§ **What needs to be done**
Quote all of the data below exactly, please.

§ **Available data**
□ □ □ □ □
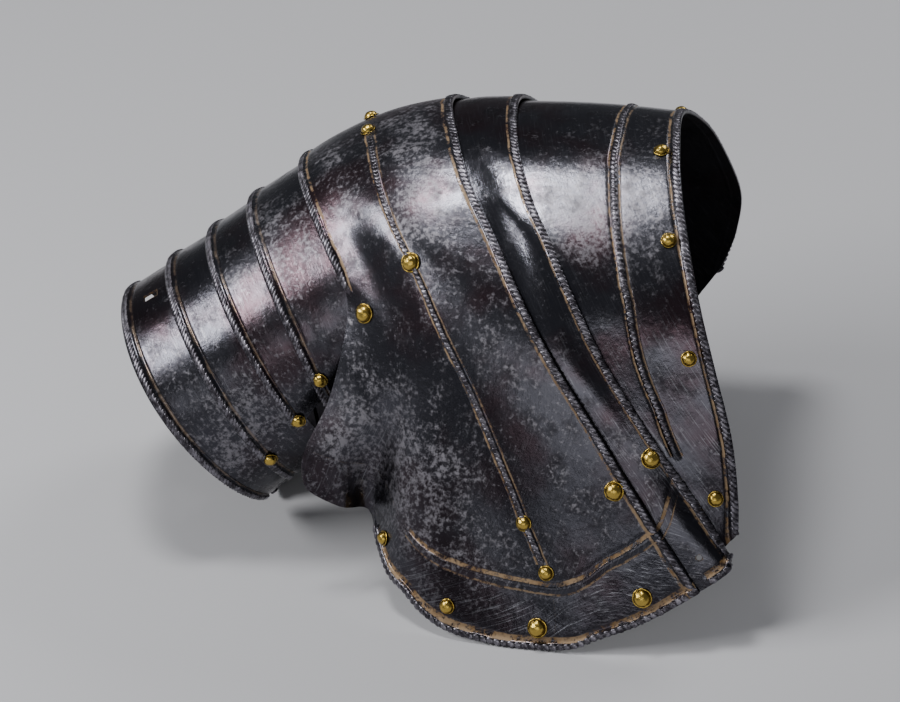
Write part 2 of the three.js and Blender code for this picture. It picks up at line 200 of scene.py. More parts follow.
def add(tree, kind, inputs=None, **settings):
    """Adds a node with its settings, values and links; a node given as a value means its output."""
    node = tree.nodes.new(kind)
    for key, value in settings.items():
        setattr(node, key, value)
    for key, value in (inputs or {}).items():
        if isinstance(value, bpy.types.Node):
            value = next(socket for socket in value.outputs if socket.enabled)
        if isinstance(value, bpy.types.NodeSocket):
            tree.links.new(value, node.inputs[key])
        else:
            node.inputs[key].default_value = value
    return node


def hue(code):
    """sRGB hex to linear colour."""
    parts = [int(code[i:i + 2], 16) / 255 for i in (1, 3, 5)]
    linear = [c / 12.92 if c <= 0.04045 else ((c + 0.055) / 1.055) ** 2.4 for c in parts]
    return (*linear, 1.0)


MATH, RANGE, MIX = "ShaderNodeMath", "ShaderNodeMapRange", "ShaderNodeMix"
SHARE, UNDER, OVER = 0, 6, 7  # sockets of a colour mix: how much, the colour under, the colour over
LINE_FADE = 0.55  # millimetres over which a residue line fades out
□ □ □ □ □
§ **Exercise output**
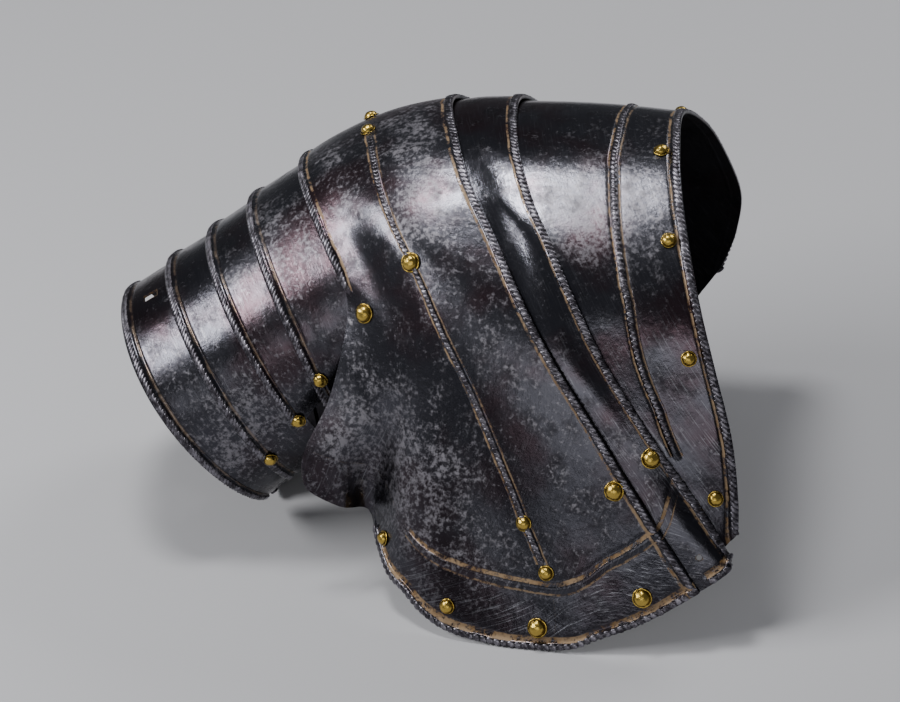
Write part 2 of the three.js and Blender code for this picture. It picks up at line 200 of scene.py. More parts follow.
def add(tree, kind, inputs=None, **settings):
    """Adds a node with its settings, values and links; a node given as a value means its output."""
    node = tree.nodes.new(kind)
    for key, value in settings.items():
        setattr(node, key, value)
    for key, value in (inputs or {}).items():
        if isinstance(value, bpy.types.Node):
            value = next(socket for socket in value.outputs if socket.enabled)
        if isinstance(value, bpy.types.NodeSocket):
            tree.links.new(value, node.inputs[key])
        else:
            node.inputs[key].default_value = value
    return node


def hue(code):
    """sRGB hex to linear colour."""
    parts = [int(code[i:i + 2], 16) / 255 for i in (1, 3, 5)]
    linear = [c / 12.92 if c <= 0.04045 else ((c + 0.055) / 1.055) ** 2.4 for c in parts]
    return (*linear, 1.0)


MATH, RANGE, MIX = "ShaderNodeMath", "ShaderNodeMapRange", "ShaderNodeMix"
SHARE, UNDER, OVER = 0, 6, 7  # sockets of a colour mix: how much, the colour under, the colour over
LINE_FADE = 0.55  # millimetres over which a residue line fades out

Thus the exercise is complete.